Like I’ve said before, judges get away with things lawyers would never (or should never) dream of writing. One of the perks, I guess.
the (new) legal writer links to the Online Education Database’s “collection of 150 resources to help you write better, faster, and more persuasively.” Terrific. To help me get through all of those, one of them has to help me read better and faster.
But seriously, there’s nothing like regular blogging to hone your speed-writing skills!
Professor Wayne Schiess excerpts The Party of the First Part by Adam Freedman, who writes against legalese at his blog of the same name. To illustrate that alternatives to word-for-word translation for Latin legal terms of art make it possible to one day abandon the Latin altogether, Freedman notes that “Great Writ” has been offered as a practical translation for:
a. coram nobis
b. habeas corpus
You probably guessed correctly, but you’ll have to check the post to be sure.
Party of the First Part has announced the winners of the Golden Gobbledygook Award, including a link to the first prize winner: an information for conspiracy, money laundering and other crimes, which includes a sentence more than 1,000 words long. With writing like that, you could write the entire Jeff Skilling brief in just 58 sentences.
Two posts at legal writing blogs Tuesday about footnotes.

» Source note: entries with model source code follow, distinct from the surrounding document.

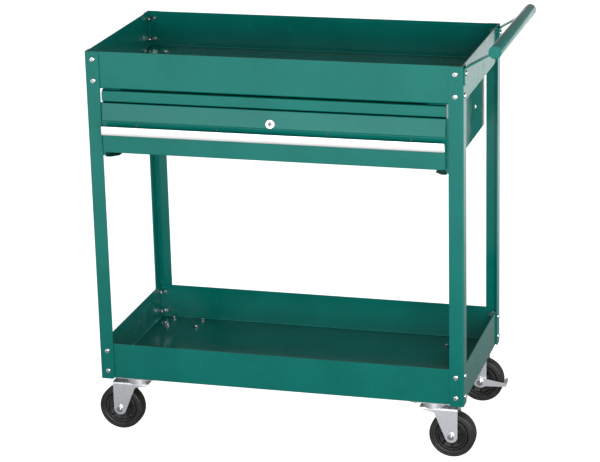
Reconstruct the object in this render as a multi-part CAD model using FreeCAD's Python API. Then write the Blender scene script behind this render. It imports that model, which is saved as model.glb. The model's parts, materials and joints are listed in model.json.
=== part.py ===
"""Rolling utility cart: two deep steel trays on four angle legs, a lockable drawer under the
top tray, a push handle on the right-hand end and four swivel casters, two of them braked.

Millimetres. +X is the handle end, -Y is the drawer front, +Z is up and the floor is z = 0.
The pieces are modelled about the middle of the trays and written out about the middle of the
whole object's footprint. Each piece is one file in parts/; like fasteners share a file.
"""
import FreeCAD, Part
import math
import os

Vec = FreeCAD.Vector
X_AXIS, Y_AXIS, Z_AXIS = Vec(1, 0, 0), Vec(0, 1, 0), Vec(0, 0, 1)

# Overall sizes
WIDTH = 812.0                # over the legs, left to right
DEPTH = 408.0                # over the legs, front to back
TRAY_HEIGHT = 80.0
TRAY_SPACING = 655.0         # underside of one tray to the underside of the next
SHEET = 1.2                  # tray and housing sheet
BEND_R = 1.5                 # inside radius of a bend in the sheet

# Legs
LEG_FLANGE = 31.0
LEG_SHEET = 3.0
LEG_DROP = 2.0               # the legs reach this far below the bottom tray
LEG_CORNER_R = 6.0           # rounded ends of the flanges

# Tray rims and the bolts through the legs
HEM_DEPTH = 10.0
TRAY_CORNER_R = 3.5
BOLT_R = 3.0
BOLT_CLEARANCE = 0.25        # radial, in every bolt hole
BOLT_HEAD_R = 5.8
BOLT_HEAD_H = 3.4
BOLT_TAIL = 1.5              # thread showing past the nut
NUT_FLATS = 10.0
NUT_H = 4.8
NUT_BORE_CLEARANCE = 0.05
LEG_BOLT_EDGE = 17.0         # from the leg's outer corner to the bolts
LEG_BOLT_DROPS = (HEM_DEPTH + 6.5, 63.0)   # below the tray's rim, the first clear of the hem

# Push handle
TUBE_R = 13.35
TUBE_WALL = 1.5
TUBE_REACH = 64.5            # legs' outer face to the tube's axis
TUBE_RISE = 32.0             # tray rim to the tube's axis
TUBE_END_SET = 3.0           # tube end inside the legs' front and rear faces
CAP_SHEET = 2.0
CAP_PLUG = 8.0
STRAP_WIDTH = 26.0
STRAP_SHEET = 3.0
STRAP_FOOT = 40.0            # from the tray rim down
STRAP_BEND_DROP = 5.0        # bend below the tray rim
STRAP_BEND_R = 5.0

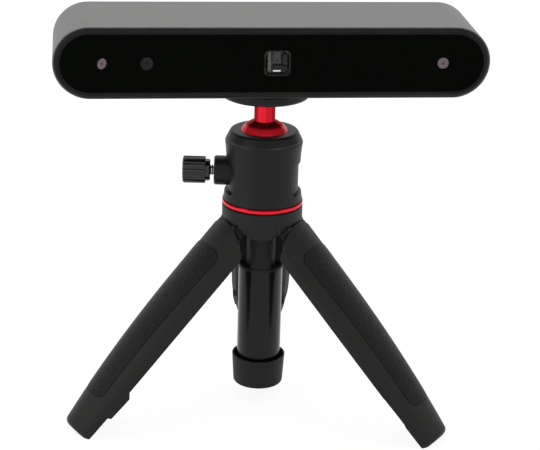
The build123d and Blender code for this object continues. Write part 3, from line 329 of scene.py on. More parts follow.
class ScannerColours(bpy.types.PropertyGroup):
    """Colours that a user may change."""

    sleeve: FloatVectorProperty(
        name="Sleeve", description="Anodised sleeve of the scanner", subtype="COLOR",
        size=3, min=0, max=1, default=(0.1195, 0.122, 0.118))
    bezel: FloatVectorProperty(
        name="Bezel", description="Frames at the front and back of the sleeve", subtype="COLOR",
        size=3, min=0, max=1, default=(0.0075, 0.0083, 0.0075))
    glass: FloatVectorProperty(
        name="Front glass", description="Black window over the cameras", subtype="COLOR",
        size=3, min=0, max=1, default=(0.0013, 0.0018, 0.0012))
    accent: FloatVectorProperty(
        name="Accent", description="Anodised ball, stem and ring", subtype="COLOR",
        size=3, min=0, max=1, default=(0.78, 0.018, 0.032))
    metal: FloatVectorProperty(
        name="Painted metal", description="Ball head and mount plate", subtype="COLOR",
        size=3, min=0, max=1, default=(0.0076, 0.0086, 0.0077))
    plastic: FloatVectorProperty(
        name="Leg plastic", description="Legs and hub", subtype="COLOR",
        size=3, min=0, max=1, default=(0.0076, 0.0083, 0.0071))
    rubber: FloatVectorProperty(
        name="Rubber", description="Grips, feet, pad and end cap", subtype="COLOR",
        size=3, min=0, max=1, default=(0.0052, 0.0058, 0.005))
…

Professor Abrams divides footnotes into two groups that most of use are familiar with: citation-only footnotes and textual footnotes. Citational footnotes can be useful, Prof. Abrams writes, if they are kept lean. They show the support for the writer’s assertions without cluttering up the text. Textual footnotes, on the other hand, are usually useless to briefwriters for one simple reason: hardly anybody reads them. And anything that is not read cannot persuade.
See Ward’s post for the links.
In a post with subheadings “In-Text Citation Bad” and “Footnotes Good,” Professor Wayne Schiess provides a wonderfully amusing illustration of why he feels that way.